The legal principles upon which Justice Fortas drew were those articulated two decades earlier in Everson. Government must be neutral with respect to matters of religious theory and doctrine, and this entailed that it may not be hostile to or promote any religion or even "no-religion." The First Amendment mandates governmental neutrality "between religion and religion, and between religion and nonreligion." Thus, he squarely put himself, and the Court, behind the theory of nonpreferentialism: the court cannot prefer religion over irreligion much less one religious sect or expression over another (such as Christianity over atheism). His use of the terminiology of the "wall of separation" between church and state and his contention that the Arkanasas law was solely the product of the religious belief of some citizens made it a "slam dunk" decision. In addition, since this was a case concerned with the content of education, he drew upon the 1923 Meyer case to argue that the First Amendment reached as far as school classrooms, even though traditional authority over the classrooms was vested in the local school board.

Concurrences

Though the entire Court seemed at this time to have adopted the Everson nonpreferentialist rationale, the concurrences would either have declared the statute void because of vagueness (a favorite device of the 1960s Court), since the Arkansas Supreme Court didn't even know whether the statute prohibited the teaching of evolution as true or even the mention of the doctrine. In addition, Justice Black contended that because the law seemed to have fallen into desuetude, there might not actually be a live "case or controversy," in the constitutional sense, before the Court.

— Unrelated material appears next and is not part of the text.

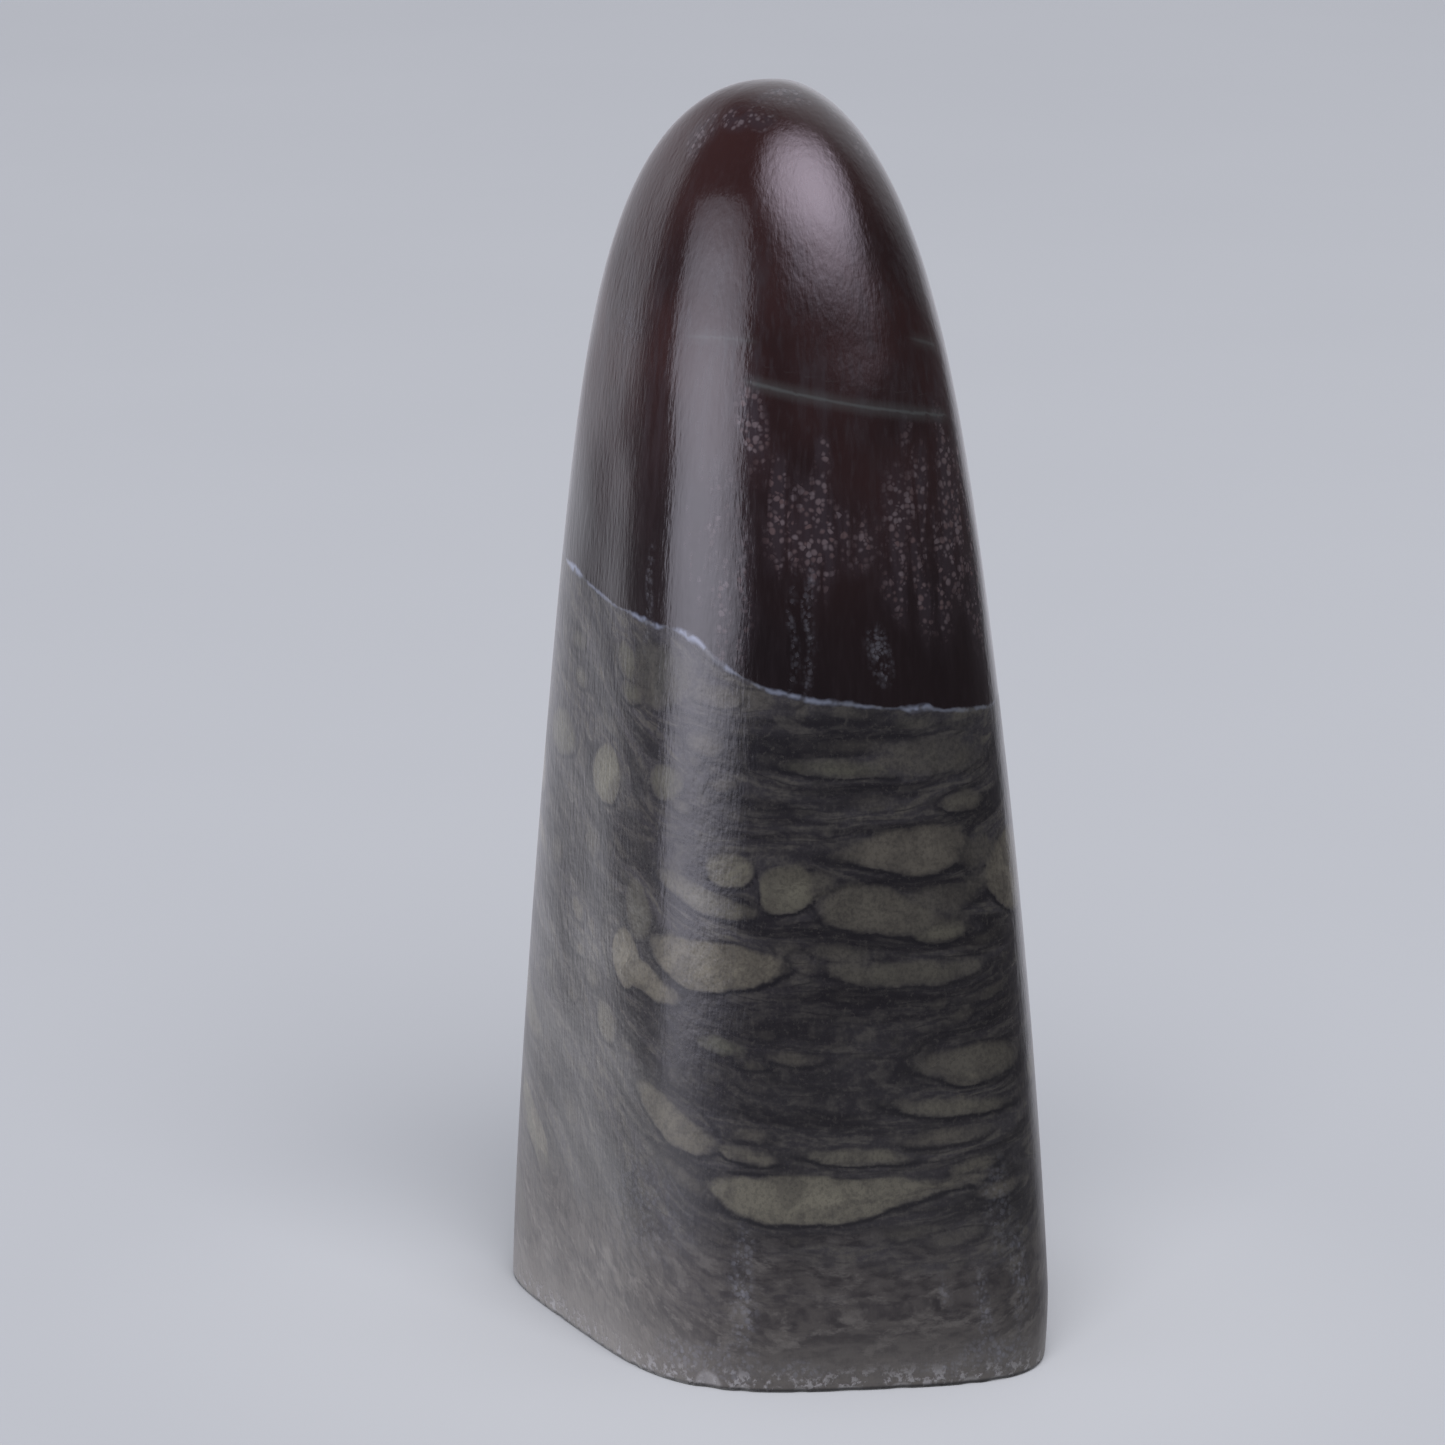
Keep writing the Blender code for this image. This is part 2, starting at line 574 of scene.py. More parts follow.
def chip_depth(angle, height, radius):
    """How deep the chips are at each point, and how near it is to one, from 0 to 1."""
    depth = np.zeros_like(angle)
    nearness = np.zeros_like(angle)
    for at, half_width, chip_height, deepest in CHIPS:
        turn = np.angle(np.exp(1j * (angle - math.radians(at))))
        away = np.hypot(turn * radius / half_width, height / chip_height)
        depth = np.maximum(depth, deepest * np.maximum(0.0, 1 - away**2))
        nearness = np.maximum(nearness, np.clip(CHIP_HALO - away, 0, 1))
    return depth, nearness


print("chips:", len(CHIPS), "the deepest is", max(chip[3] for chip in CHIPS), "mm")


# %% Draw the stone out from a ball
RING_POINTS = 320
COARSE = 2


def make_ball():
    """A fine ball's mesh, with one flat face in place of its lower pole."""
    ball = bmesh.new()
    bmesh.ops.create_uvsphere(
        ball, u_segments=RING_POINTS // COARSE, v_segments=RINGS // COARSE, radius=1.0
    )
    pole = min(ball.verts, key=lambda vert: vert.co.z)
    bmesh.ops.dissolve_verts(ball, verts=[pole])
    bmesh.ops.subdivide_edges(ball, edges=ball.edges, cuts=COARSE - 1, use_grid_fill=True)
    mesh = bpy.data.meshes.new("polished_liver_jade")
    ball.to_mesh(mesh)
    ball.free()
    return mesh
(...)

Justice Stewart opined that the statute was vague but would be unconstitutional if the Arkansas Court concluded that it actually prohibited introducing the theory of evolution to students.

Conclusion

Decisions on the Establishment Clause from this era represent the high water mark or triumph of the theory of "neutrality," or "nonpreferentialism" or "separation." Even though the theory affirmed practices that the dissenters called an "establishment" of religion, by allowing the reimbursement of parents for bus transportation (Everson) or permitting "release time" for religious education during school hours (Zorach), for example, it also became the tool to eliminate long-established practices such as prayer and Bible reading in the public schools.